BECKER: Mm-hmm. And it's very dense, right? It's a lot of subject material here, and you've done a lot of work on this. What would be the main message you want folks to take away from this story?

BERNSTEIN: Well, I think that it is really important for people to look at, to be able to see the courts in the way that we have, as players in the democracy and not just floating above it. And I think as we go into 2024, court rulings are going to become more more and more important. And, you know, the system is really being tested. I mean, all of the criminal cases against Trump, the Colorado case that just came up, the civil case in New York, which I've been covering separately for NPR.

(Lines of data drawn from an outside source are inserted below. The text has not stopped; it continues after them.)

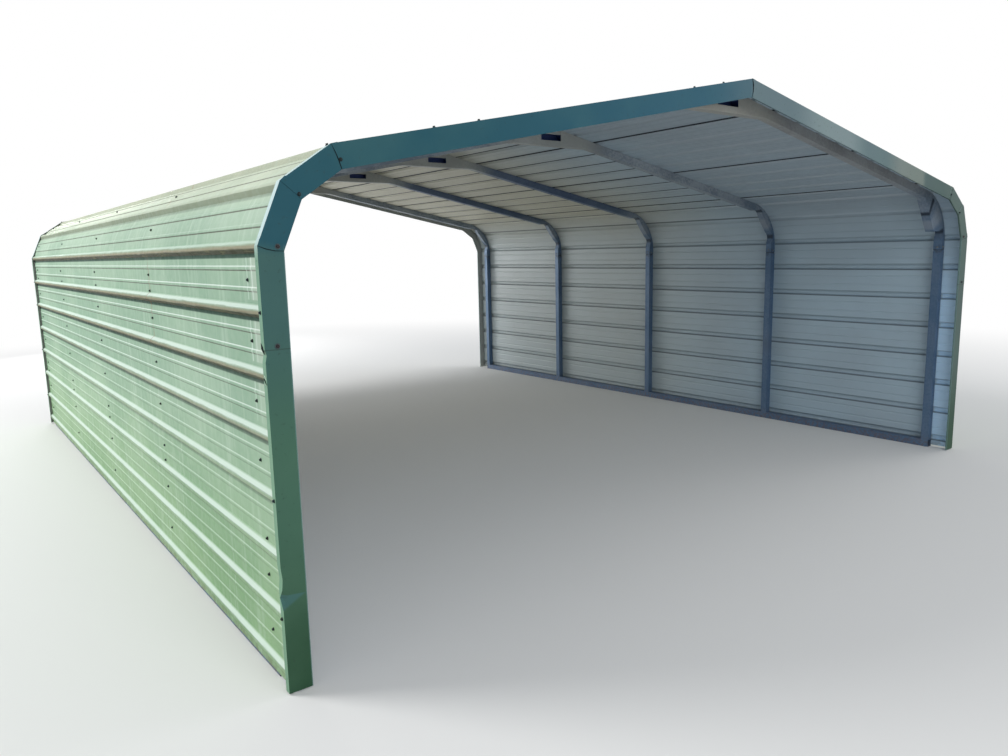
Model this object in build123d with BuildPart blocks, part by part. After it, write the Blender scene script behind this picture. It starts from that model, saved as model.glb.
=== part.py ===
from build123d import *
from math import asin, atan, cos, pi, radians, sin, tan
import os

# Open carport with sheeted side walls and a low gable roof.
# Origin on the ground at the middle of the plan, X across, Y from front to rear, Z up. Millimetres.

# Frame as a whole
frame_width = 5486.4          # outside to outside of the legs
frame_length = 6096.0         # outside to outside of the end bows
bow_count = 5
roof_pitch = 11.3             # degrees up from level
bend_radius = 406.4           # outside of the eave bend

# Square tube of the frame
tube_size = 57.15
tube_wall = 2.1
leg_length = 1524.0           # from the base rail to the joint with the bow
stub_length = 44.5            # straight end of the bow under its bend
swage_taper = 12.0            # where the leg narrows to enter the bow
swage_gap = 3.0               # from the leg's end to where the bend starts
nipple_height = 100.0         # stub on the base rail inside each leg
slide_gap = 0.3               # all round a tube inside another
butt_gap = 0.3                # between pieces that meet end to end
crimp_depth = 26.0            # of the two folds pressed into the inside of each bend
crimp_place = 0.2             # share of the bend from either end of it to a fold
crimp_half = 0.16             # and from the middle of a fold to where it has run out
crimp_bulge = 9.0             # how far the tube swells between its folds
peak_crimp_half = 92.0        # level fold under the peak of a bow
peak_crimp_rise = 8.0         # above the corner that it takes out
peak_crimp_run = 22.0         # slope at its ends
crimp_steps = 50              # straight cuts round the inside of a bend

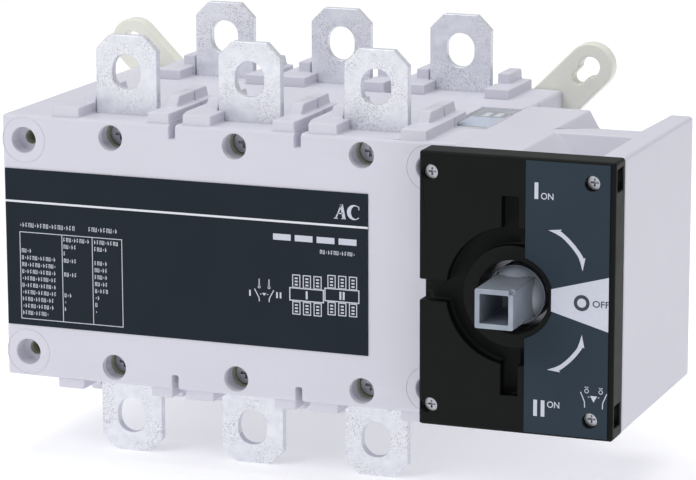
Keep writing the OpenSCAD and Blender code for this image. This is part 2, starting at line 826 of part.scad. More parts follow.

Trump's response to it all is that these systems are biased, and what happens when you say that. It's a little bit reminiscent of what he said before the 2020 election, which is, "The system is biased, don't trust it." That, as we've learned, has a consequence. And paying attention to that and the forces that made it thus are going to be the way that we navigate our ways out of it.

BECKER: Andrea Bernstein, Peabody award-winning journalist, who along with Andy Kroll and Ilya Marritz, have a three part podcast called We Don't Talk About Leonard. It's about conservative activist Leonard Leo. Andrea, thanks so much for being with us.

BERNSTEIN: Thank you. It's always great to be on your show.

This program aired on December 20, 2023.